Aus mehr als 90 Kommunen wurden nun die zwölf Bewerber gekürt, die in die Endausscheidung kommen werden. Und – unglaublich, aber wahr: Greifswald ist unter den Auserwählten! Es steht damit in einer Reihe mit Bamberg, Berlin, Bremen, Coesfeld, Dortmund, Halle, Karlsruhe, Kiel, Koblenz, Ludwigsburg und Nürnberg.

Das unglaublichste: Die Stadt Greifswald setzte sich ausgerechnet mit ihrem „Konzept zum Fuß- und Radverkehr“ durch, heißt es übereinstimmend in der OZ und bei GTV.

Kommentar Gabriel Kords:

Der Autor dieser Zeilen wagt die Frage: Wie kann eine Stadt mit so vielen Radfahrern, aber so erbärmlich schlechten Radwegen allen Ernstes in die engere Wahl für einen Mobilitätspreis geraten? Allen Jury-Mitgliedern sei nachdrücklich eine zweistündige Pendelfahrt bei Nässe zwischen Stadtzentrum und Schönwalde empfohlen, um sich von der unterirdischen Qualität des hiesigen Radwege-Netzes zu überzeugen.

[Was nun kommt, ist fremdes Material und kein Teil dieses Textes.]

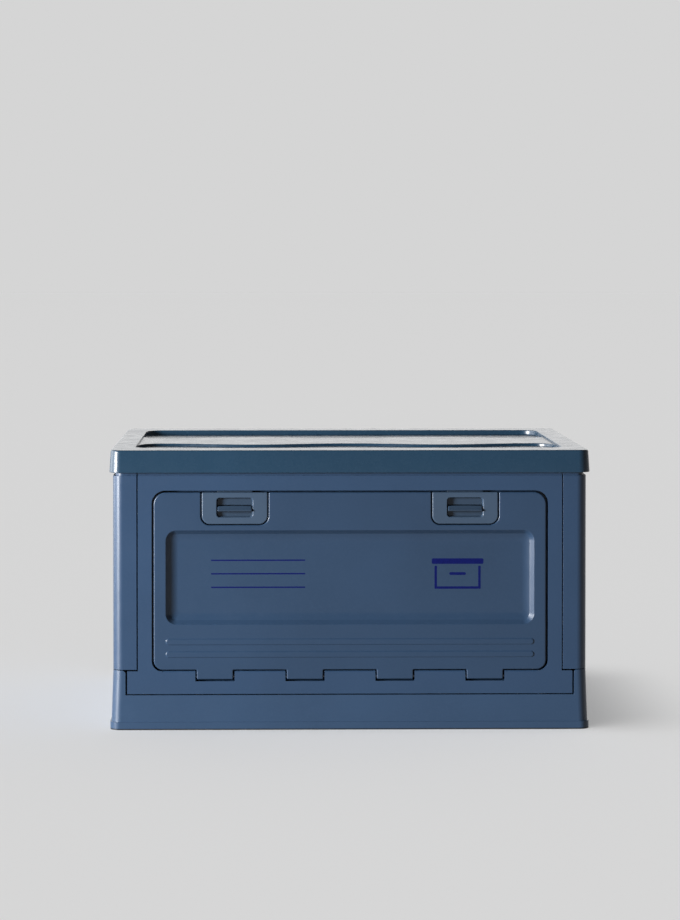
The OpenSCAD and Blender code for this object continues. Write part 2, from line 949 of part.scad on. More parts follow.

Emissionen hin oder her – aber bei diesen Rahmenbedingungen würde in Greifswald sicher niemand gern aufs Fahrrad umsteigen, wenn es denn Alternativen gäbe: Über den Busverkehr ist bereits ausgiebig geklagt worden und das Autofahren ist in einer Stadt mit so vielen roten Ampeln und so wenig Bahnübergängen auch nicht schön. Dass Greifswald für seine offensichtliche Negativ-Taktik nun auch noch belohnt werden soll, übersteigt das Vorstellungsvermögen des Autors ganz erheblich.

Am 11. März wird sich entschieden, ob Greifswald auch als Gesamtsieger aus dem Wettbewerb hervorgeht. Bleibt zu hoffen, dass die Stadt zusammen mit Halle/Saale nur als Quoten-Ossi ausgewählt worden ist und auf den ersten Platz keine Chance hat.